:: Work to do ::
Pull every line that holds the word "type" from the entries.

[Excerpt from a dataset]
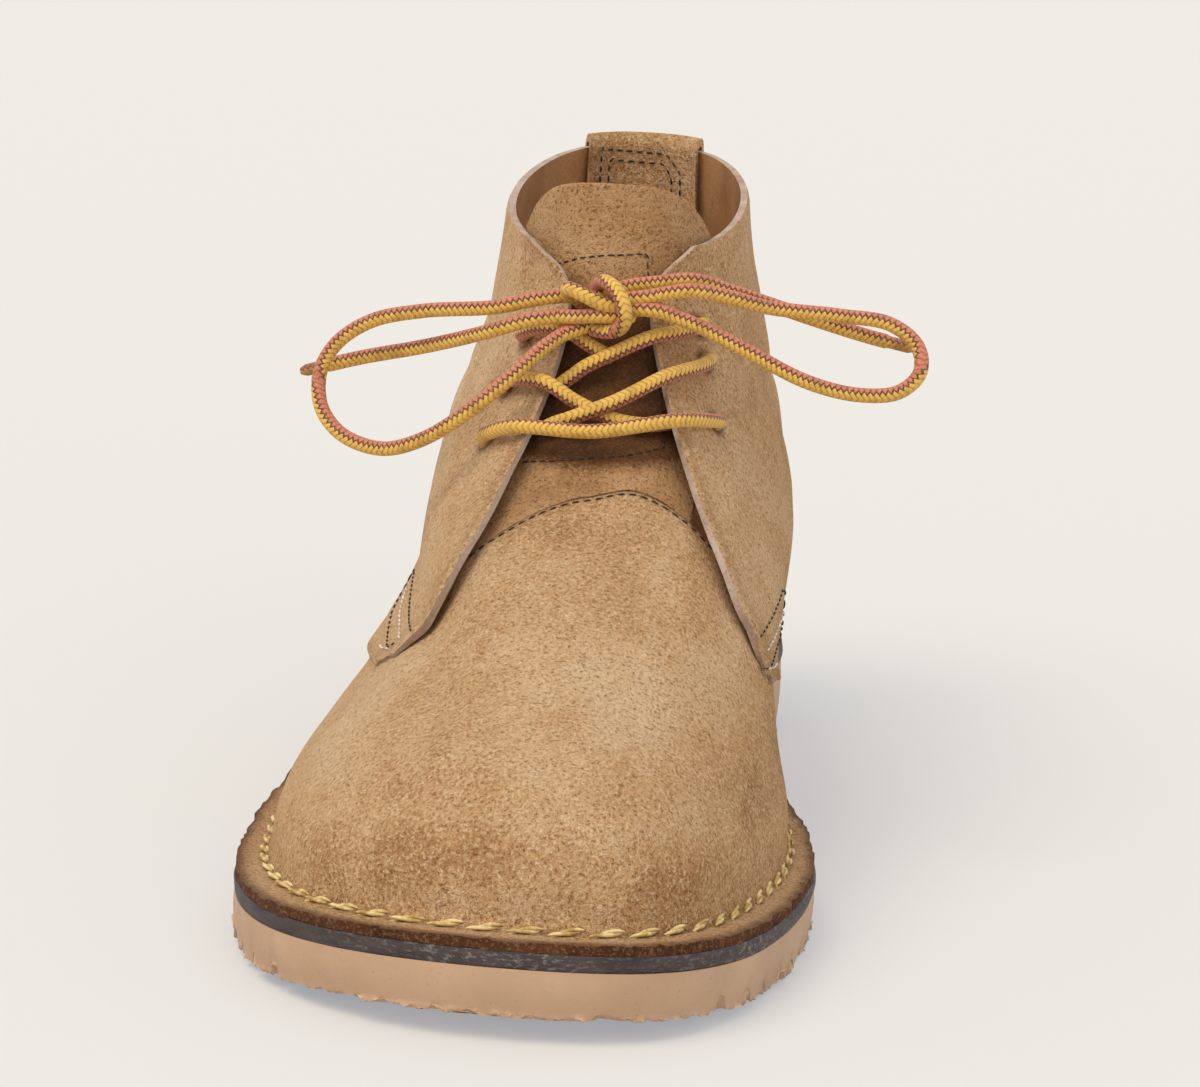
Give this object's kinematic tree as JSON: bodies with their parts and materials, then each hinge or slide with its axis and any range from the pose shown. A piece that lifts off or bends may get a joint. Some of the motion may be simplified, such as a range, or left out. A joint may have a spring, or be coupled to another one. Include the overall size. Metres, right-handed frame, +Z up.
{
  "type": "chukka boot",
  "caption": "Ankle-high tan suede lace-up boot for the right foot, stitched down to a dark midsole and a light rubber wedge sole, with a tied round lace.",
  "frame": {"origin": "on the floor, under the middle of the sole's length and width", "axes": "+Z up, -Y towards the toe, +Y towards the heel, -X towards the outer side of the right foot, +X towards the inner side"},
  "size_m": [0.1353, 0.3, 0.1373],
  "materials": {
    "suede": "rough tan suede with a short nap",
    "lining_leather": "smooth tan grain side of the upper",
    "raw_edge": "cut leather edge",
    "insole_leather": "matte leather board",
    "midsole_rubber": "dark rubber with pale specks",
    "sole_rubber": "matte light crepe rubber",
    "lace": "round braid, half gold and half terracotta",
    "welt_thread": "waxed pale yellow twisted thread",
    "dark_thread": "dark brown thread"
  },
  "bodies": {
    "root": {"outsole": "sole_rubber", "midsole": "midsole_rubber", "insole": "insole_leather", "upper": "suede", "tongue": "suede", "pull_tab": "suede", "lace_bar": "lace", "lace_crossing_lower": "lace", "lace_crossing_upper": "lace", "lace_knot": "lace", "lace_loop_lateral": "lace", "lace_end_lateral": "lace", "lace_loop_medial": "lace", "lace_end_medial": "lace"}
  },
  "joints": []
}
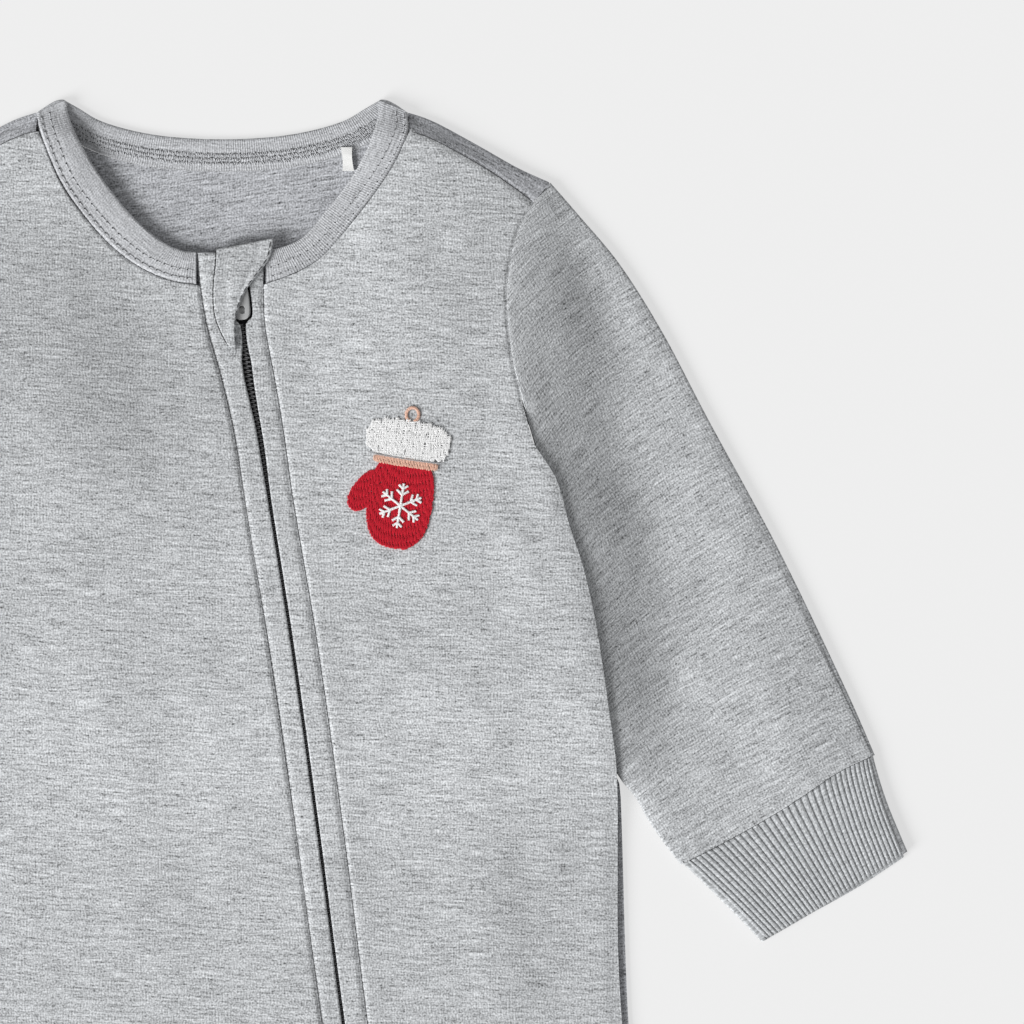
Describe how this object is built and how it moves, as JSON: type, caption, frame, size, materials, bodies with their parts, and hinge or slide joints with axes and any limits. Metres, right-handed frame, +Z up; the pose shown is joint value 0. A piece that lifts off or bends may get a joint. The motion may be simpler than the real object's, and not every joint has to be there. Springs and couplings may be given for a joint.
{
  "type": "onesie pajama",
  "caption": "Baby's long-sleeved onesie pajama laid flat, with a slanted front zip from neck to leg, a bound round neck and ribbed cuffs.",
  "frame": {"origin": "on the surface it lies on, under the middle of the laid-out garment", "axes": "+Z up off the surface, +Y towards the neck, +X towards the wearer's left"},
  "size_m": [0.4128, 0.5718, 0.007],
  "materials": {
    "jersey": "heather grey cotton jersey, matt",
    "rib": "heather grey rib knit, matt",
    "zip_tape": "dark grey woven zip tape",
    "zip_teeth": "dark moulded coil",
    "zip_metal": "light grey enamel, satin",
    "label": "white satin ribbon",
    "sewing_thread": "grey sewing thread",
    "thread_red": "crimson embroidery thread, slight sheen",
    "thread_white": "white embroidery thread, slight sheen",
    "thread_peach": "peach embroidery thread, slight sheen",
    "thread_grey": "grey embroidery thread, slight sheen"
  },
  "bodies": {
    "root": {"back": "jersey", "front_right": "jersey", "front_left": "jersey", "sleeve_left": "jersey", "sleeve_right": "jersey", "wrist_cuff_left": "rib", "wrist_cuff_right": "rib", "ankle_cuff_left": "rib", "ankle_cuff_right": "rib", "neck_binding": "rib", "zip_placket_right": "jersey", "zip_placket_left": "jersey", "zip_guard": "jersey", "zip_tape": "zip_tape", "zip_chain": "zip_teeth", "zip_slider": "zip_metal", "zip_pull": "zip_metal", "neck_label": "label"}
  },
  "joints": []
}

:: Solution ::
  "type": "chukka boot",
Describe how this object is built and how it moves, as JSON: type, caption, frame, size, materials, bodies with their parts, and hinge or slide joints with axes and any limits. Metres, right-handed frame, +Z up; the pose shown is joint value 0. A piece that lifts off or bends may get a joint. The motion may be simpler than the real object's, and not every joint has to be there. Springs and couplings may be given for a joint.
  "type": "onesie pajama",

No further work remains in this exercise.